Write the material out again exactly as it stands.
[START Collected data]
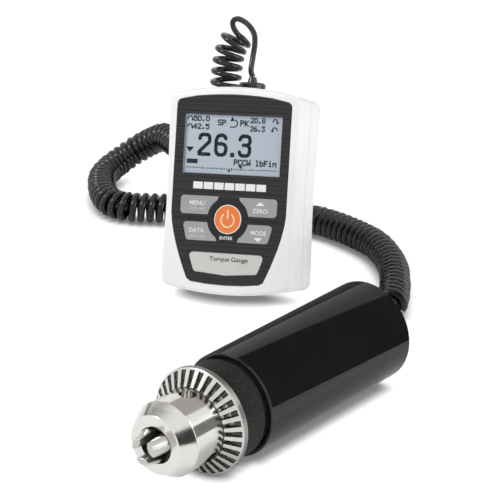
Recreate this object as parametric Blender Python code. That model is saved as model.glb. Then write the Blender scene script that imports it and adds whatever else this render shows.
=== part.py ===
"""Torque gauge: a hand-held indicator on a curly cord, and a cylindrical torque sensor with a keyed chuck.

The indicator leans back with its rear bottom edge on the floor. The sensor lies on the floor in front of it.
Sizes are in metres. +Z is up, and +X runs along the sensor, from its chuck to its cord.
"""

import math

import bmesh
import bpy
from mathutils import Matrix, Vector

# Fits
CLEAR = 0.0003

# Places on the floor
SENSOR_X = -0.06825
SENSOR_Y = -0.06788
INDICATOR_X = 0.05725
INDICATOR_Y = 0.03472
INDICATOR_LIFT = 0.01041
INDICATOR_YAW = math.radians(-76.59)
INDICATOR_RECLINE = math.radians(20.77)
INDICATOR_TILT = math.radians(6.06)

# Indicator housing
CASE_DEPTH = 0.0345
CASE_WALL = 0.0022
CASE_END_BULGE = 0.0043
CASE_CORNER = 0.0055
CASE_WAIST = 0.0009
CASE_WAIST_REACH = 0.4
CASE_DRAFT = 0.05
FRONT_EDGE = 0.0022
REAR_EDGE = 0.0040
FRONT_SHELL_DEPTH = 0.01725
FACE_RECESS = 0.00075
FACE_WALL = 0.0016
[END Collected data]
◆ Result
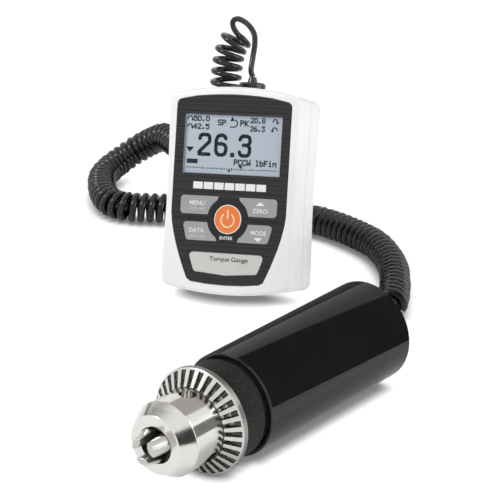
Recreate this object as parametric Blender Python code. That model is saved as model.glb. Then write the Blender scene script that imports it and adds whatever else this render shows.
=== part.py ===
"""Torque gauge: a hand-held indicator on a curly cord, and a cylindrical torque sensor with a keyed chuck.

The indicator leans back with its rear bottom edge on the floor. The sensor lies on the floor in front of it.
Sizes are in metres. +Z is up, and +X runs along the sensor, from its chuck to its cord.
"""

import math

import bmesh
import bpy
from mathutils import Matrix, Vector

# Fits
CLEAR = 0.0003

# Places on the floor
SENSOR_X = -0.06825
SENSOR_Y = -0.06788
INDICATOR_X = 0.05725
INDICATOR_Y = 0.03472
INDICATOR_LIFT = 0.01041
INDICATOR_YAW = math.radians(-76.59)
INDICATOR_RECLINE = math.radians(20.77)
INDICATOR_TILT = math.radians(6.06)

# Indicator housing
CASE_DEPTH = 0.0345
CASE_WALL = 0.0022
CASE_END_BULGE = 0.0043
CASE_CORNER = 0.0055
CASE_WAIST = 0.0009
CASE_WAIST_REACH = 0.4
CASE_DRAFT = 0.05
FRONT_EDGE = 0.0022
REAR_EDGE = 0.0040
FRONT_SHELL_DEPTH = 0.01725
FACE_RECESS = 0.00075
FACE_WALL = 0.0016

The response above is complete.